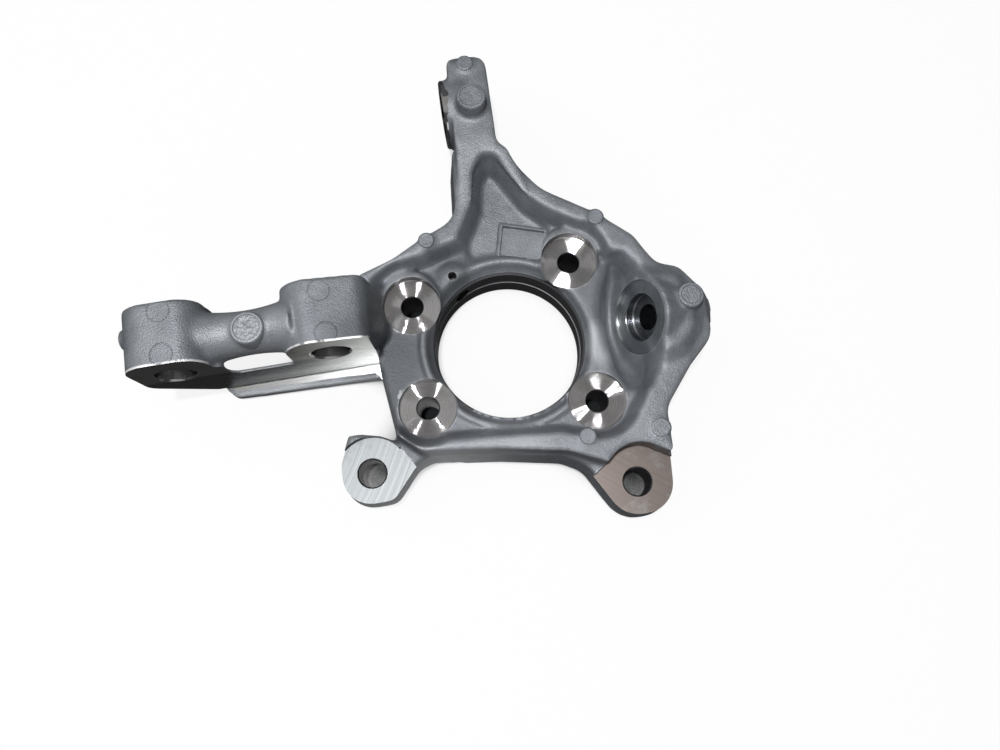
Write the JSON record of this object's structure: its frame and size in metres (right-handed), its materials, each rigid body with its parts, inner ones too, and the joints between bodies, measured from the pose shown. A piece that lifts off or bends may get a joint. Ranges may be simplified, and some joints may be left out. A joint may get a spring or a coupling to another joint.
{
  "type": "steering knuckle",
  "caption": "Cast aluminium steering knuckle with hub bore, spotfaced bolt holes, strut lug, caliper ears, ball joint seat and steering arm.",
  "frame": {"origin": "on the axis of the hub bore, in the outboard hub face that the part lies on", "axes": "+Z along the hub bore to the inboard side, +X towards the ball joint and parallel to the line through the strut bolts, +Y towards the steering arm and square to the strut face"},
  "size_m": [0.3337, 0.2996, 0.0777],
  "materials": {
    "cast_aluminium": "shot-blasted casting, with turned and milled seats"
  },
  "bodies": {
    "root": {"knuckle": "cast_aluminium"}
  },
  "joints": []
}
• • • •
* [WHAT YOU WILL DO]: Without leaving anything out, quote all the data.

* [OUTPUT]:
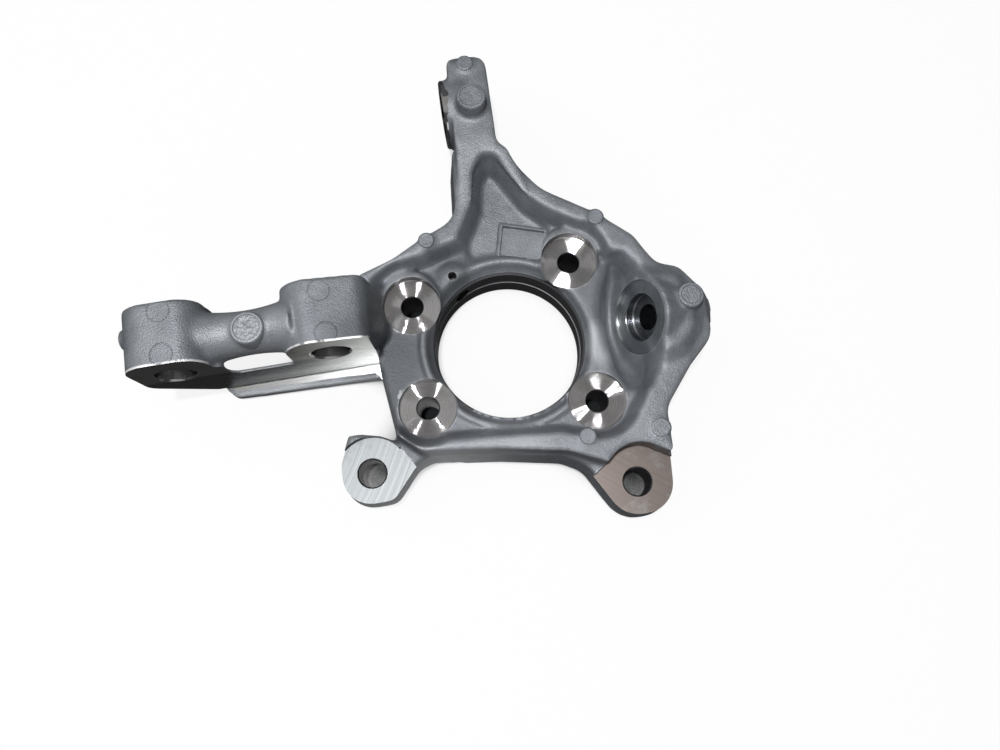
Write the JSON record of this object's structure: its frame and size in metres (right-handed), its materials, each rigid body with its parts, inner ones too, and the joints between bodies, measured from the pose shown. A piece that lifts off or bends may get a joint. Ranges may be simplified, and some joints may be left out. A joint may get a spring or a coupling to another joint.
{
  "type": "steering knuckle",
  "caption": "Cast aluminium steering knuckle with hub bore, spotfaced bolt holes, strut lug, caliper ears, ball joint seat and steering arm.",
  "frame": {"origin": "on the axis of the hub bore, in the outboard hub face that the part lies on", "axes": "+Z along the hub bore to the inboard side, +X towards the ball joint and parallel to the line through the strut bolts, +Y towards the steering arm and square to the strut face"},
  "size_m": [0.3337, 0.2996, 0.0777],
  "materials": {
    "cast_aluminium": "shot-blasted casting, with turned and milled seats"
  },
  "bodies": {
    "root": {"knuckle": "cast_aluminium"}
  },
  "joints": []
}